Monday, October 12, 2009

The Rise of Christianity (by Rodney Stark): Part 2 of 3

I, along with most scholars of the NT I am familiar with, do probably disagree with his assertion that Christianity mainly attracted mid/upper class citizens and was very quickly made up of a majority of well off, educated converts. Even if mid/upper class citizens were dominantly drawn in, there are a number of problems with Stark’s conclusion. First, literacy was limited to no more than 10% of the population, even upper class citizens were often lacking, so an upper class citizen does not necessarily equal high education – this isn’t explicit in his argument, but it could lead to confusion and we know that early Christians were pretty poor at even copying down their own sacred texts until the fourth century when professional scribes took up the task more often. Second, due to efficient but oppressive Roman imperial policy, there really wasn’t a middle class. 95% of the population was made up of the “peasant” or lower class with no real middle and then a sudden bubble of wealth at the top, especially in the top 1%. Third, authentic writings of Paul (“Not many of you were wise by worldly standards” Paul writes) as well as writings of Origen and Celsus (writing much later than Paul) confirm early Christians were not very well educated and likely were not predominately made up of the mid/upper class.

Stark contends that new religious cults (breakaway religions) tend to draw in more educated, upper class converts while new religious sects (extensions of religions) tend to draw in a broader mix. He then uses this theory to claim Christianity was a middle/upper class movement because immediately after the resurrection it became a Christian cult (even if Paul didn’t think of it this way - what a strange, ignorant thing for Stark to conclude), not the Jewish sect of Jesus. His basis for this, that the resurrection sparked drastically different theological conclusions from Jewish thought, just shows a lack of understanding of resurrection theology and Paul himself as completely based within traditional Jewish thought. Certainly, Jewish Christianity was new, but it was not a cult until much later after Paul had died and Greek thought got the best of the movement.

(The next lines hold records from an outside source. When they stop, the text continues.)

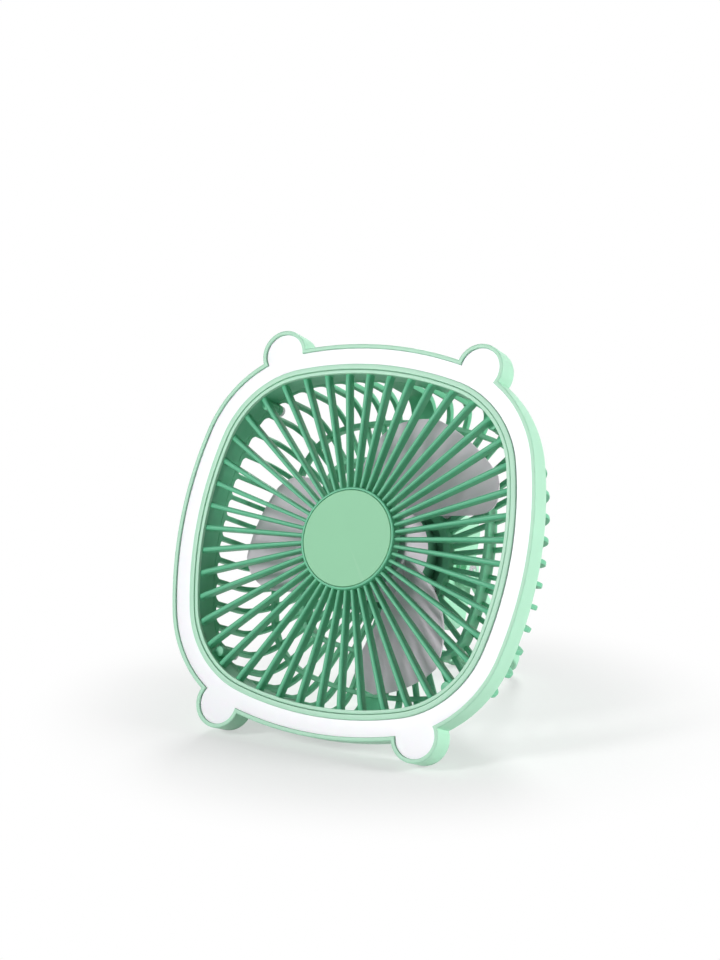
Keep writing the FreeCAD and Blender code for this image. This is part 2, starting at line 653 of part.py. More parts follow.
def box_screws():
    """The four screws from inside the cage into the control box's posts."""
    pieces = []
    for side in ("", "-"):
        for height in ("", "-"):
            pieces.append(small_screw(f"box_screw_{len(pieces) + 1}", f"{side}box_screw_across",
                                      f"{height}box_screw_up", PLATE_FRONT,
                                      "(plate_thick + box_screw_bite)"))
    return group("box_screws", pieces)


def motor_bracket():
    """The motor's cup with its bearing tube and three fixing tabs."""
    body = new_body("motor_bracket")
    tube = "tube_radius"
    bore = "bearing_radius"
    lip = "(bearing_radius - bearing_lip)"
    revolve(body, "bracket", (
        (bore, "-cup_back"), ("cup_radius", "-cup_back"), ("cup_radius", "-cup_front"),
        ("cup_radius - cup_wall", "-cup_front"),
        ("cup_radius - cup_wall", "-(cup_back - cup_floor)"),
        ("shelf_radius", "-(cup_back - cup_floor)"), ("shelf_radius", "-shelf_front"),
        (tube, "-shelf_front"), (tube, "-tube_front"), (bore, "-tube_front"),
        (bore, "-(tube_front + bearing_width)"), (lip, "-(tube_front + bearing_width)"),
        (lip, "-(cup_back - bearing_width)"), (bore, "-(cup_back - bearing_width)")))

    def tab(sketch):
        rectangle(sketch, "cup_radius - cup_wall / 2", "tab_reach", "-tab_radius", "tab_radius")
    sketch = new_sketch(body, "tab", offset="-seat_front", turn=90.0)
    tab(sketch)
    arm = pad(body, sketch, "tab_thick")
    doc.recompute()
    pattern(body, [arm], "3")
    slab(body, "tab_ends", lambda s: three_circles(s, "tab_radius", "tab_reach"),
         "seat_front - tab_thick", "seat_front")
    cut(body, "tab_holes", lambda s: three_circles(s, "small_screw + screw_gap", "tab_reach"),
        "seat_front - tab_thick", "seat_front")
    return body


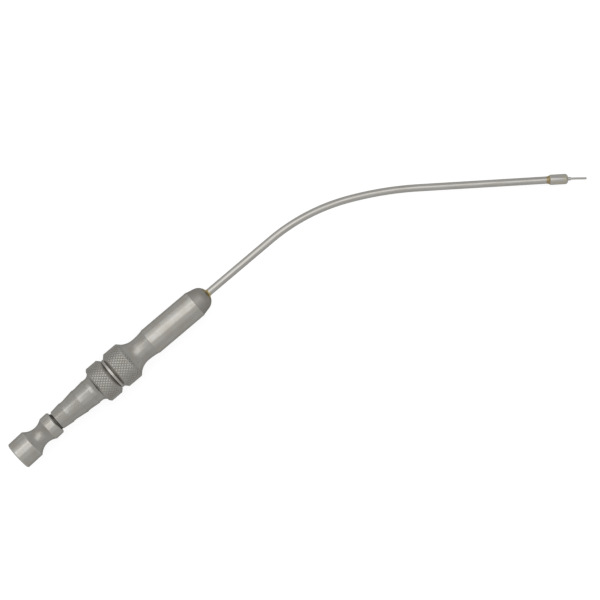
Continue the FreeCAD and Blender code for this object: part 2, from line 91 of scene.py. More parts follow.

Despite major Jewish/Christian conflicts arising at least by the writing of Luke in the 70’s (as evidenced by the author’s anti-Jewish re-writings of Markan material continued into Acts), I would contend it wasn’t until near the end of the first century that Christianity became so consciously distinct from Judaism that it became a cult and not just the Messianic Jewish sect of Jesus and Paul (for better or worse, it’s debatable I think). This is in part as it incorporated more Greek thought into the faith than either Paul or Jesus. Paul’s biggest group of converts, “the God-Fearers” (who were the primary people he focused on converting when he went to synagogues - he wasn't called to the Jews but to the Greeks) were probably the earliest converts and need not be associated with upper class citizens. They were truly Greek (avoiding the full implications of the Law), but attracted to Jewish ethics and monotheism – a hybrid that Paul was able to communicate to perfectly. Hellenized Jewish converts probably came later, although they were in a similar religious situation as the God-Fearers. Early Christianity certainly had wealthier members (like Nicodemus) and without them the movement wouldn’t have succeeded (on this much I agree with Stark – the upper class was essential to the success of early Christianity), but they were not the majority in the first century.

Following this is Stark’s lengthy chapter on why the mission to the Jews didn’t actually fail (despite what is claimed in the NT) but continued on in to the fourth century. The cultural continuity Christianity offered to Hellenized Jews was easier to swallow than for the Gentiles who didn’t connect with the Jewish ideas as well. This is key and I think I agree with him for the most part on this point – the rise of Christianity spread quickly to the Hellenized Jews of the Diaspora, who because of Paul’s ability to put Greek clothes on a Jewish message, resonated for obvious reasons. The ethnic requirements of the Law had become a burden in a Hellenistic context for these Jews and they became discontented, another ripe ingredient for conversion to new religious movements. Additionally, the earliest Jewish Christians had pre-existing relationships with these Hellenized Jews – and Stark contends that social movements grow much faster when spreading through existing social networks. The assertion in the NT that the mission to the Jews had failed may have been true at the time if I am correct that the earliest converts came mainly from the peasant class and “the God-Fearers”, and it was only a number of decades after Paul died in the 60’s that the Hellenized Jews began to latch onto Christianity in mass numbers.